Jugé pour injure publique et diffamation ce mercredi 2 novembre, l’humoriste Dieudonné a assuré avoir été victime d’un « deepfake », un trucage numérique. Cette étonnante défense pose un problème nouveau à la justice, alors que les technologies de génération de faux plus vrais que nature se perfectionnent.
C’est son visage sur la vidéo, mais ce n’est pas lui, assure-t-il. Dieudonné, condamné à de multiples reprises pour des propos racistes, est une nouvelle fois jugé en appel pour injure publique et diffamation ce mercredi 2 novembre, pour avoir insulté une magistrate dans une vidéo publiée, puis retirée, en avril 2020 sur YouTube. L’humoriste use d’un moyen de défense inattendu en jurant avoir été victime d’un deepfake, en clair d’un trucage numérique.

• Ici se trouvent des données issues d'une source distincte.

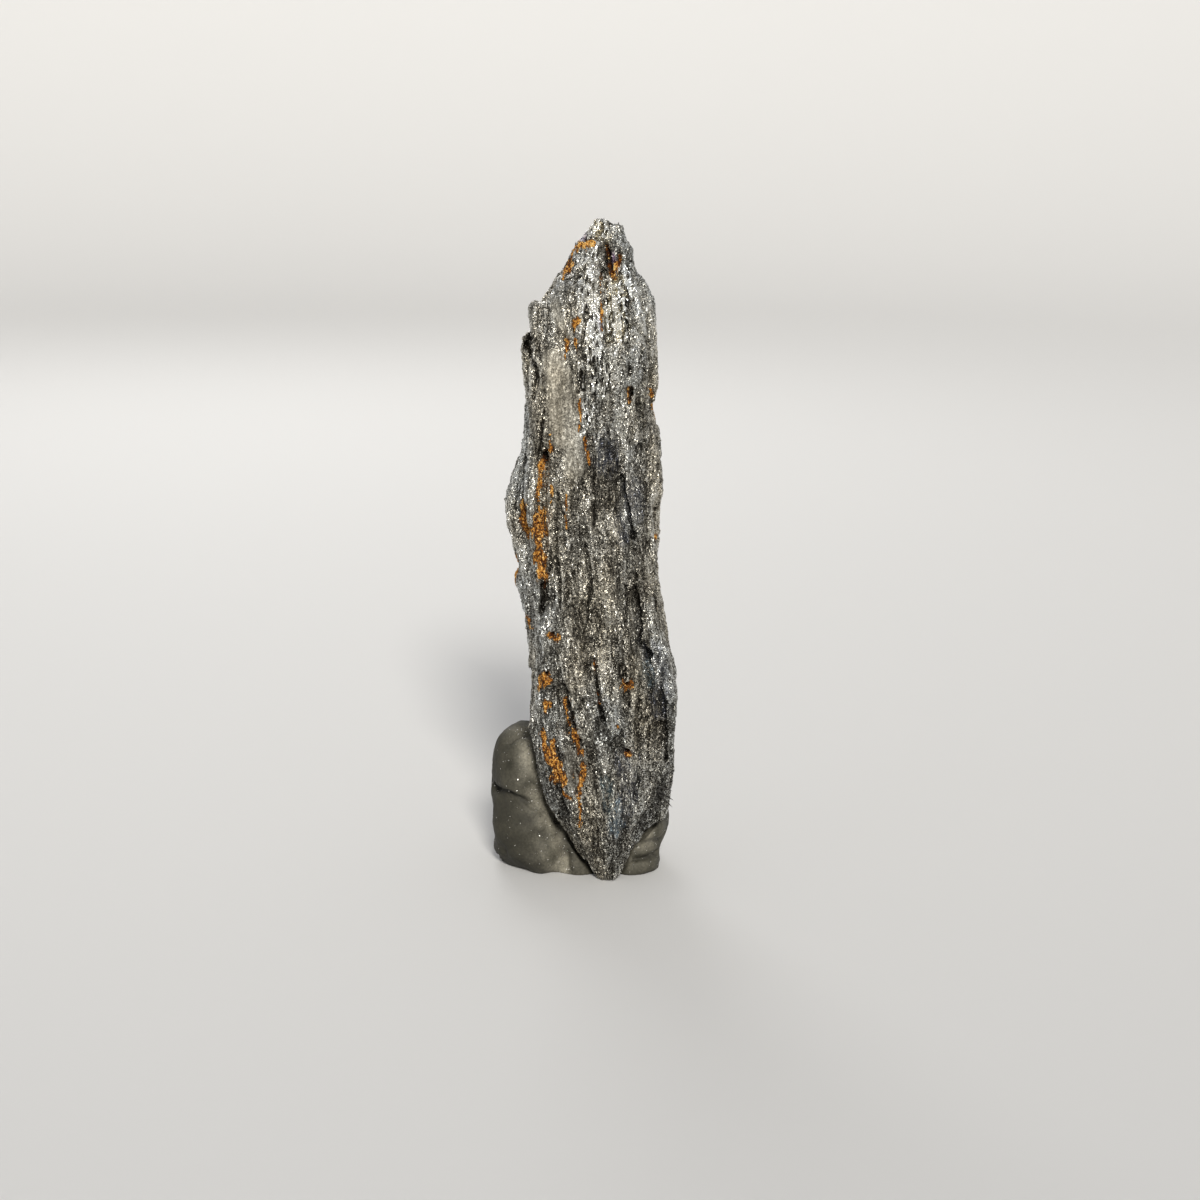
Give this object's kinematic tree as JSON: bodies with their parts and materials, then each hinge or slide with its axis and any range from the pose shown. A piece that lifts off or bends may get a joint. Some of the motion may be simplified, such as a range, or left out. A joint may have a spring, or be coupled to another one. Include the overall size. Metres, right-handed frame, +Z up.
{
  "type": "hematite crystal specimen on a putty stand",
  "caption": "Tall foliated iron-oxide mineral splinter standing upright in a pressed lump of display putty.",
  "frame": {"origin": "middle of the object's footprint, on the surface that the putty stands on", "axes": "+Z up, along the splinter; the broad face with the rusty patches faces -Y; +X is to the right of that face"},
  "size_m": [0.0284, 0.0254, 0.1003],
  "materials": {
    "hematite": "foliated metallic grey with a fine micaceous sparkle, rusty orange patches and faint purple and blue tarnish",
    "display_putty": "matt grey-green modelling putty with soft creases and a few stuck flakes"
  },
  "bodies": {
    "root": {"hematite_splinter": "hematite", "putty_lump": "display_putty"}
  },
  "joints": []
}
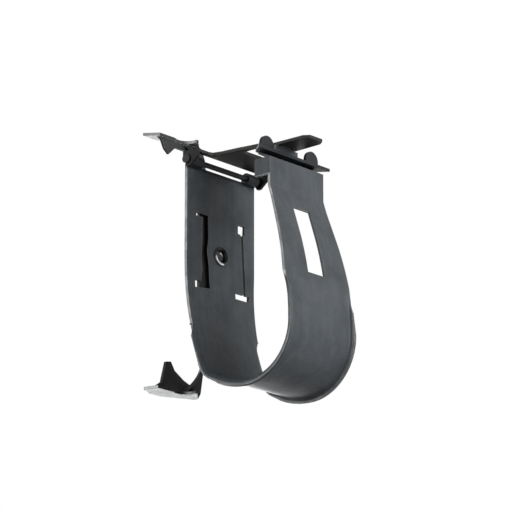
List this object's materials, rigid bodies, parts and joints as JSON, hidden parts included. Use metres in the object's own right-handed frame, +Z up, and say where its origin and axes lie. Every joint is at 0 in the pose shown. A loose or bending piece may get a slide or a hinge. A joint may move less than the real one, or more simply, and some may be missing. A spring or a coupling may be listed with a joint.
{
  "type": "strap hanger",
  "caption": "Sheet steel strap hanger with a hinged latch arm over its loop and a toothed clip at the back that grips a threaded rod.",
  "frame": {"origin": "on the axis of the threaded rod that the hanger is fastened to, midway between the clip's two folds", "axes": "+Z up along the rod, +X from the rod to the front leg of the strap, +Y across the strap to its far edge"},
  "size_m": [0.0857, 0.0446, 0.1156],
  "materials": {
    "strap": "black coated spring steel, satin",
    "arm": "black coated spring steel, satin",
    "pin": "black coated steel, satin",
    "rivet": "black coated steel, satin",
    "clip": "black coated spring steel, satin"
  },
  "bodies": {
    "hanger": {"strap": "strap", "hinge_pin": "pin", "rivet": "rivet", "rod_clip": "clip"},
    "arm": {"latch_arm": "arm"}
  },
  "joints": [
    {"name": "arm_hinge", "type": "hinge", "parent": "hanger", "child": "arm", "pos_m": [0.01986, 0, 0.0345], "axis": [0, -1, 0], "range_deg": [0, 100]}
  ]
}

Une explication qui n’avait pas convaincu le tribunal correctionnel, qui l’avait condamné lors d’un premier procès en mars 2021.
Après avoir demandé des expertises techniques, les juges avaient estimé qu’il était impossible, à l’époque, que quelqu’un ait pu confectionner une vidéo truquée aussi longue – 11 minutes – et d’aussi bonne qualité sans disposer d’importants moyens financiers et techniques. Le tribunal s’étonnait également que Dieudonné n’ait pas déposé de plainte pour usurpation d’identité.
En septembre dernier, Dieudonné a d’ailleurs été à nouveau condamné pour injure raciste envers l’écrivaine et actrice Rachel Khan. Une affaire dans laquelle il estimait aussi être victime d’un deepfake. Au-delà de ce cas particulier, le perfectionnement de ces trucages pose un problème épineux pour la justice. Certains escrocs se sont déjà emparés de ces technologies pour se faire passer pour des patrons d’entreprises, enjoignant à des subordonnés de réaliser des virements.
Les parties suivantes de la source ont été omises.